Lorsque vous vivez dans une grande intimité avec les mêmes personnes durant un certain temps, vous commencez petit à petit à tout savoir d’elles. Parfois, vous les voyez belles, parfois en colère, magnanimes ou mesquines : le drame de chacun se déploie devant vous. Vous savez ce qu’elles pensent et éprouvent. Par conséquent, vous aurez peut-être une opinion bien tranchée sur chaque individu.

Quelles que soient les opinions, idées et conclusions que vous pouvez avoir sur les autres et sur vous-même, c’est maintenant le moment de les abandonne
 

L’arrivée prochaine de Bhogi Pongal marque un moment de l’année où vous devez brûler tous ces vieux bagages. De Dakshinayana, qui désigne la trajectoire sud, le soleil passe au nord : de sadhana pada, nous passons à kaivalya pada. Ça veut dire qu’il est temps de récolter. Si vous voulez récolter, vous devez d’abord faucher la récolte. Quelles que soient les opinions, idées et conclusions que vous pouvez avoir sur les autres et sur vous-même, c’est maintenant le moment de les abandonner. Chacun a la possibilité de s’épanouir en un être magnifique. Plus vous avez d’opinions, d’idées, de conclusions et de préjugés, plus grande est la distance entre vous et cette possibilité. Autorisez-vous et autorisez autrui à prendre un nouveau départ.

Il y a un magnifique épisode dans le Ramayana. Par le passé, bien des événements malheureux avaient eu lieu dans la vie de Rama.
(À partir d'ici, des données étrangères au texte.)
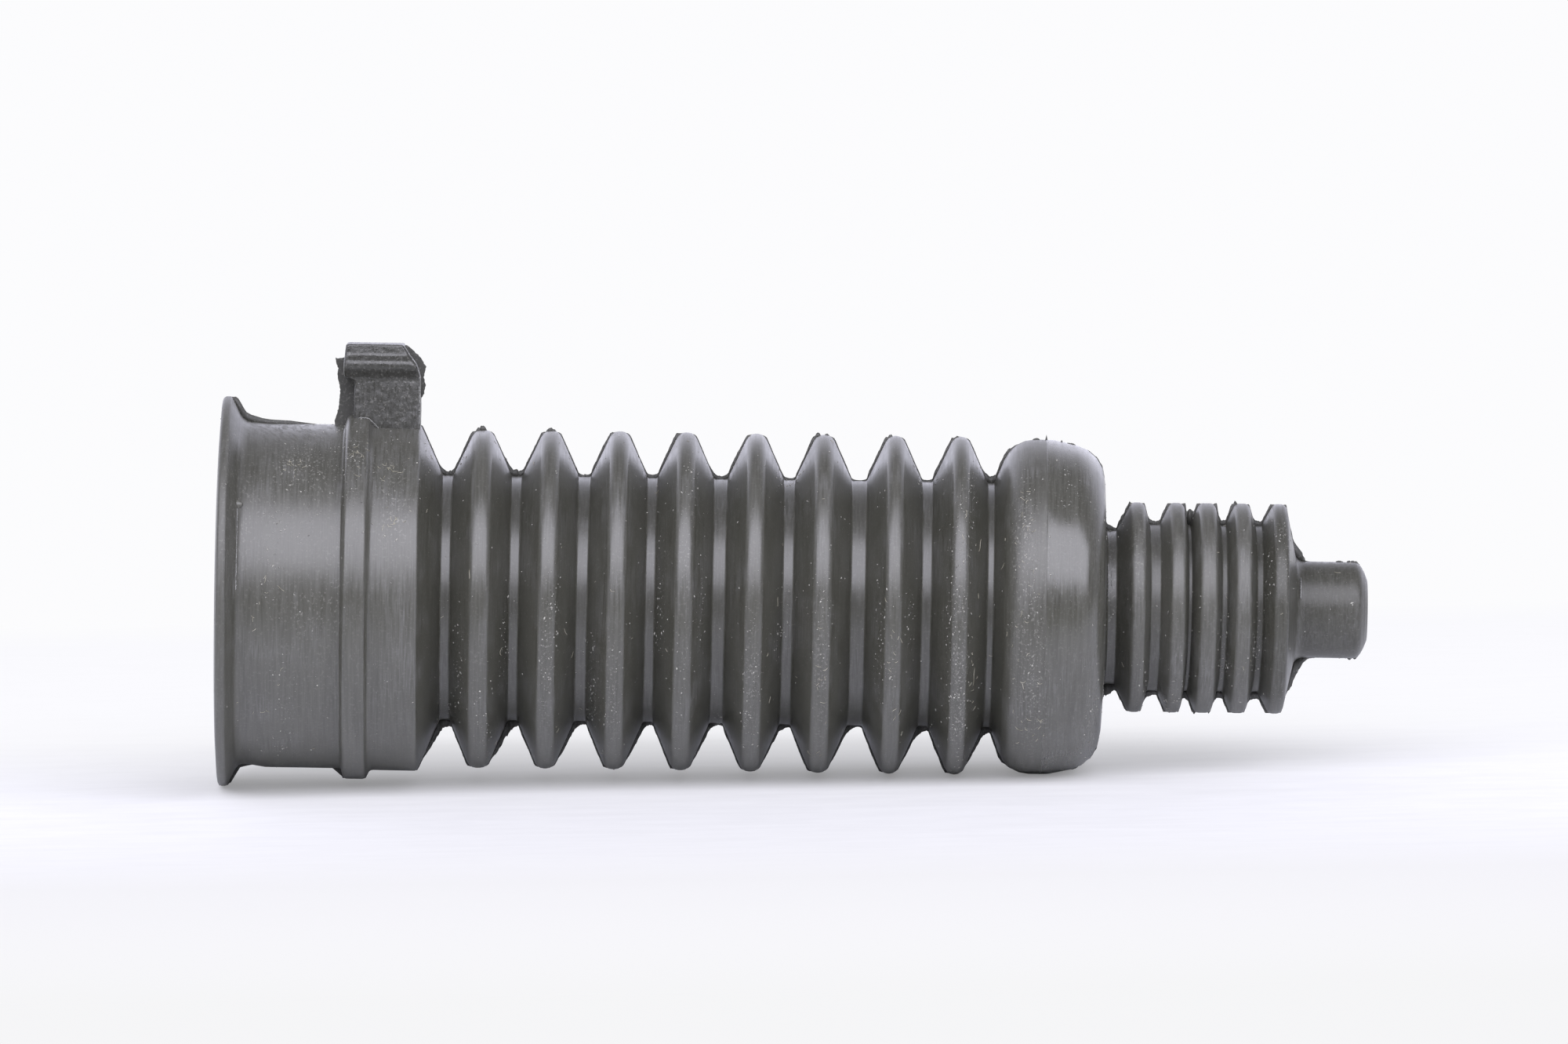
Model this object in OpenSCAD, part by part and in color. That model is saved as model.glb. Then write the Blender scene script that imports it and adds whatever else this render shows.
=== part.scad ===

Il avait été expulsé de son royaume, il avait dû se retirer dans la jungle et avait vécu une vie dure. Puis, sa femme a été kidnappée par Ravana. Par amour et par souci pour elle, il a marché jusqu’au sud, rassemblé une armée, traversé la mer pour se rendre au Sri Lanka, mené une guerre, vaincu Ravana sur le champ de bataille et l’a tué.

Comme vous le savez, Ravana avait dix têtes. Rama a dû les couper toutes les dix pour enfin tuer Ravana. Une fois la bataille gagnée, Rama dit : « Je veux aller dans l’Himalaya et faire pénitence, parce que j’ai commis un grand péché. J’ai tué quelqu’un qui était un grand dévot de Shiva, un savant phénoménal, un grand roi, un homme généreux. » Les autres sont stupéfaits. Lakshmana, son frère, réplique : « Qu’est-ce que tu racontes ? Il a kidnappé ta femme. » Mais Rama répond : « Sur ses dix têtes, il y en avait une qui avait une grande sagesse, de la piété et de la dévotion. Je regrette d’avoir coupé cette tête. »

L’erreur que font les gens, c’est qu’au lieu d’identifier une qualité, ils condamnent l’individu.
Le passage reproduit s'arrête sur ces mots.